Now, critics suspect that Boyer invented Josephine Earp's account of her days in Tombstone, casting Boyer's first version of the fight into doubt as well.

Neither of Boyer's versions, they say, agrees with the best research on the gunfight.

Casey Tefertiller and Allen Barra, authors of two recent books on Wyatt Earp, say they each prepared their gunfight accounts with help from the person they consider today's foremost authority on the second-by-second action of the battle, Jeff Morey. Morey sells advertising for Guns and Ammo magazine, but his passion is Western history. He worked as the historical consultant on the film Tombstone.

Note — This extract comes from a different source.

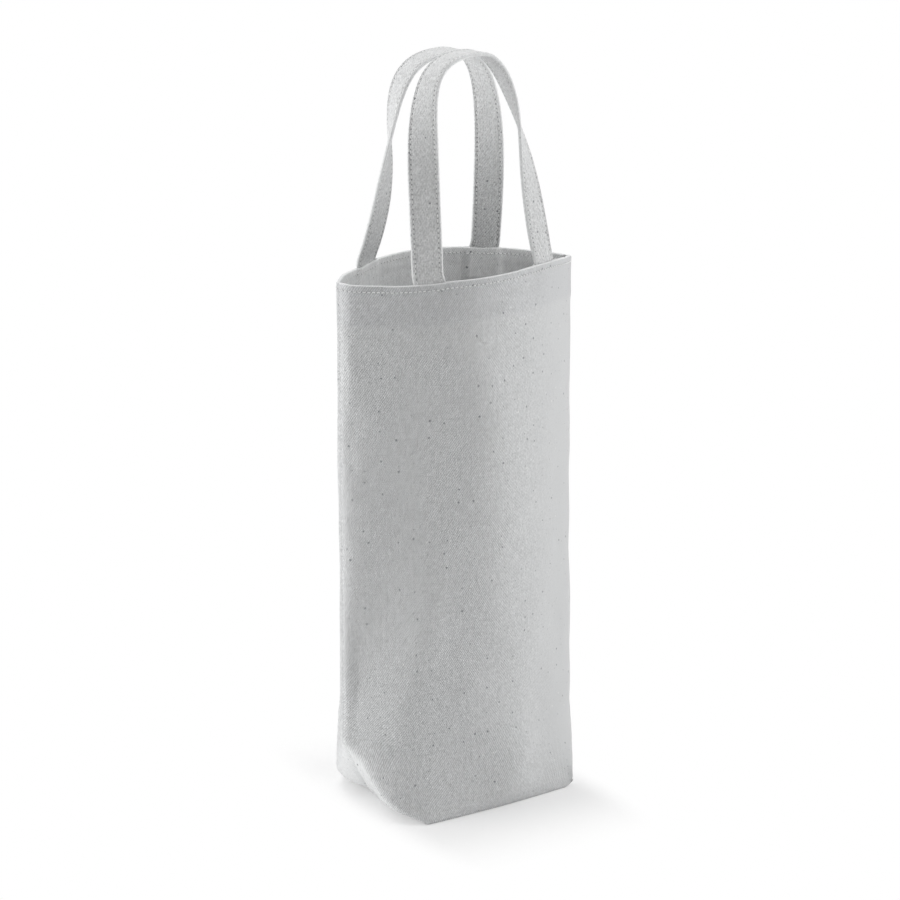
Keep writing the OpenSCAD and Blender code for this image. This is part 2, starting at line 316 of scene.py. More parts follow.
def between_folds(u, v, o):
    s = np.clip(v / FOLD_R, 0, 1)
    t = u / (BASE_W / 2 + np.maximum(v, 0))
    r = spread(t)
    fold_x = lerp(BASE_W / 2 - o, WAIST_HW - NARROWER * o, s)
    y = -(FOLD_R - o) * (1 - s) - (WAIST_D / 2 - o) * s ** BOW_FOLDS * bowed(r, BOW_WAIST)
    return fold_x * r, y, v - drop(v) * abs(t) ** DIP + o * (1 - s)


def outside_folds(u, v, o):
    s = np.clip(v / FOLD_R, 0, 1)
    fold_x = lerp(BASE_W / 2 - o, WAIST_HW - NARROWER * o, s)
    y = -(FLAT_HW - abs(u)) * (FOLD_R - o) / FOLD_R
    return np.sign(u) * fold_x, y, v * math.cos(CORNER_LEAN) + o * (1 - s)


def under_base(u, v, o):
    return u * (1 - o / FOLD_R), -(FOLD_R + v), o


def on_front(u, v, o):
    """Points of the front panel, o millimetres inward of its outer face."""
    u, v, o = np.broadcast_arrays(*(np.asarray(a, float) for a in (u, v, o)))
    parts = [np.stack(np.broadcast_arrays(*part(u, v, o)), -1)
             for part in (above_folds, between_folds, outside_folds, under_base)]
    below = np.where((abs(u) > BASE_W / 2 + v)[..., None], parts[2], parts[1])
    below = np.where((v < 0)[..., None], parts[3], below)
    return np.where((v > FOLD_R)[..., None], parts[0], below)


print("rim middle:", on_front(0, BODY_H, 0).round(1))
print("waist corner:", on_front(FLAT_HW, FOLD_R, 0).round(1))

# %% [markdown]
# ## Softness
# No panel of a sewn bag is a clean curve. The cloth has slow hollows and swells
# from being folded flat, small puckers beside the seams, and a soft ridge where
# the facing ends inside. A simulation would give folds of its own, in other
# places, so the ones in the photograph are laid in one by one: each is a smooth
# swell with a place, a length, a width and a direction on the flat cloth. The
# facing that lies behind the top of the cloth pushes it out in a low ridge.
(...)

Comparing voluminous testimony by partisan and neutral witnesses--some of which has been repeatedly ignored by other researchers--Morey comes to the conclusion that things happened pretty closely to the way Wyatt and Virgil Earp said they did.

The Earps testified that Billy Clanton and Frank McLaury reached for their six-shooters. Wyatt's brother Virgil, Tombstone's city marshal, held up his hands and said, "Hold, I don't want that." But Clanton lifted his cocked pistol out of his holster.

Two shots rang out almost simultaneously, one from Billy Clanton's gun, the other from Wyatt Earp's.

Clanton's bullet hit nothing, but Earp's slug hit Frank McLaury in the stomach. After a pause, the fight was on in earnest.

Historians say Boyer's versions still hold great sway, and it will be difficult to correct misconceptions long accepted as fact.

"The tragedy is that even if [Glenn Boyer] has found the truth, it is so buried in a crazy quilt of obfuscation and deceit that serious researchers will not believe it. . . . He has succeeded in becoming a part of the Earp saga that cannot be ignored. But at what cost to history?" asks Western history professor Gary Roberts.